An update on @Guilherme Braccialli excellent guidance, to make the Phoenix Spark thing work, for RDD option, but then for the 2.4 Sandbox:
spark-shell --master yarn-client --jars /usr/hdp/2.4.0.0-169/phoenix/phoenix-4.4.0.2.4.0.0-169-client.jar,/usr/hdp/2.4.0.0-169/phoenix/lib/phoenix-spark-4.4.0.2.4.0.0-169.jar --conf "spark.executor.extraClassPath=/usr/hdp/2.4.0.0-169/phoenix/lib/phoenix-spark-4.4.0.2.4.0.0-169.jar:/usr/hdp/2.4.0.0-169/phoenix/phoenix-4.4.0.2.4.0.0-169-client.jar"
Created 03-17-2016 03:14 AM
Got this working in zeppelin. Similar answer as @Guilherme Braccialli but translated for zeppelin users
1. Run this block first
%dep z.reset z.load("/usr/hdp/current/phoenix-client/phoenix-4.4.0.2.3.2.0-2950-client.jar") z.load("/usr/hdp/current/phoenix-client/lib/phoenix-spark-4.4.0.2.3.2.0-2950.jar")

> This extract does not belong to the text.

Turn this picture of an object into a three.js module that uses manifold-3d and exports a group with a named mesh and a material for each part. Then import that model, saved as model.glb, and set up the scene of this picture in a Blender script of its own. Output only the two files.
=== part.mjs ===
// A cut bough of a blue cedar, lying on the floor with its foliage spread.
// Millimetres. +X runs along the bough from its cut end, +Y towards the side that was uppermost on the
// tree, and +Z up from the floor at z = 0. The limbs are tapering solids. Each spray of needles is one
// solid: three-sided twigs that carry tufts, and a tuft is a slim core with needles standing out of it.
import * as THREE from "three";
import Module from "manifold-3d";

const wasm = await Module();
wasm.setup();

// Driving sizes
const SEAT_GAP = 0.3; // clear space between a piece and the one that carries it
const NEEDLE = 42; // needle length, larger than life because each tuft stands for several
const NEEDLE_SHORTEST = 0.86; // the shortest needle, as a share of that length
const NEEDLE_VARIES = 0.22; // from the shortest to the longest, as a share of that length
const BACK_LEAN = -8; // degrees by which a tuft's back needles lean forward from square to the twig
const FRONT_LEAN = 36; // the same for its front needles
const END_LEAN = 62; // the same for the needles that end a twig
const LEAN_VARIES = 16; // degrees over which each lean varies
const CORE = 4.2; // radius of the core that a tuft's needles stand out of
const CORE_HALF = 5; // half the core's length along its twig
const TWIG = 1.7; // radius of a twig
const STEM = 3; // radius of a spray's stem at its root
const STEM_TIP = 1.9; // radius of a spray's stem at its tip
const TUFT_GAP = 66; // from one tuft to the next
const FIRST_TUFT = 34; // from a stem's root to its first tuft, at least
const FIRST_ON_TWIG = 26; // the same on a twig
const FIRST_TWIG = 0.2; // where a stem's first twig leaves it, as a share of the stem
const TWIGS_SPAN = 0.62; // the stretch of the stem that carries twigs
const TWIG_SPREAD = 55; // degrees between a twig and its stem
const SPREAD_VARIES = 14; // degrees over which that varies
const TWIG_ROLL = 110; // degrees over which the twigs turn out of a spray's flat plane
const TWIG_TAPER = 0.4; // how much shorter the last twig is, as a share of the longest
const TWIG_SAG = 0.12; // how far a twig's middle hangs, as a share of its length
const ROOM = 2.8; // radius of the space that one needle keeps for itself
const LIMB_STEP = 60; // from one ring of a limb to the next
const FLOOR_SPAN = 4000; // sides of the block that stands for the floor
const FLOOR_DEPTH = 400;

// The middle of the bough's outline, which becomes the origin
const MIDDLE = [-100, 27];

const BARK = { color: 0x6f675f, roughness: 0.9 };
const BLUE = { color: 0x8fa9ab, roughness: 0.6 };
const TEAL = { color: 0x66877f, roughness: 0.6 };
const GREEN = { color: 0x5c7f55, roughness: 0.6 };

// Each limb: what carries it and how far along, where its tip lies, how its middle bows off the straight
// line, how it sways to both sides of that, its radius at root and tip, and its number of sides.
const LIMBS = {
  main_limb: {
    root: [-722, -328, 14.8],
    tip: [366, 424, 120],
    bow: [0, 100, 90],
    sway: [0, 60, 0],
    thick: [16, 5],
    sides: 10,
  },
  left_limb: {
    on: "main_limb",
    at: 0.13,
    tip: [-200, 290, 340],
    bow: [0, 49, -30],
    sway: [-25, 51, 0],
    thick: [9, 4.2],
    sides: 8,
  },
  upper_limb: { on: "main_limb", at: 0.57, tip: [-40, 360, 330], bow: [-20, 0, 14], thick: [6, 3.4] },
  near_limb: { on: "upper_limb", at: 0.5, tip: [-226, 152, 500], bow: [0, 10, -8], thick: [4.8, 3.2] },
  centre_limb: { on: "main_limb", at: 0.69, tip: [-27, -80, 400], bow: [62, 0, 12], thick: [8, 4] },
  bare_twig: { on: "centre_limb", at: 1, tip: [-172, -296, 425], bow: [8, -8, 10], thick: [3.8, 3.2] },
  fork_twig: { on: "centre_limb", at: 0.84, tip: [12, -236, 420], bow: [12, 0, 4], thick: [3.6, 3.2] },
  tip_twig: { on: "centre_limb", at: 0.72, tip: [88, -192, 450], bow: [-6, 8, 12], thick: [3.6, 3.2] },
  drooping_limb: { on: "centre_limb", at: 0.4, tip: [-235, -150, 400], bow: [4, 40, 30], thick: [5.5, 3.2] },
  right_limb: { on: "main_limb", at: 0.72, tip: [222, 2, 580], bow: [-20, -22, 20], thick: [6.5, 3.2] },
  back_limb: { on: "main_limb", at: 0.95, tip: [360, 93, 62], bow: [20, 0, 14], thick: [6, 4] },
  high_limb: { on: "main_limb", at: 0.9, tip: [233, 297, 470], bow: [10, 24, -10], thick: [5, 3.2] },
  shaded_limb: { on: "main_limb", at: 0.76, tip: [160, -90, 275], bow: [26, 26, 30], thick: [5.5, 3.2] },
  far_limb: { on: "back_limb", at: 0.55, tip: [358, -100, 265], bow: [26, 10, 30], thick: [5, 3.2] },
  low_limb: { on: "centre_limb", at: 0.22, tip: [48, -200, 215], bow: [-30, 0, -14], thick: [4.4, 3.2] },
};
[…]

2. Then in a separate snippet run this
import org.apache.phoenix.spark._ val df = sqlc.load( "org.apache.phoenix.spark", Map("table" -> "TRANSACTIONHISTORY", "zkUrl" -> "sandbox.hortonworks.com:2181:/hbase-unsecure") ) df.show
Created 05-30-2016 04:32 PM
Tried the above lines in sandbox HDP 2.4 - Zeppelin, its not working.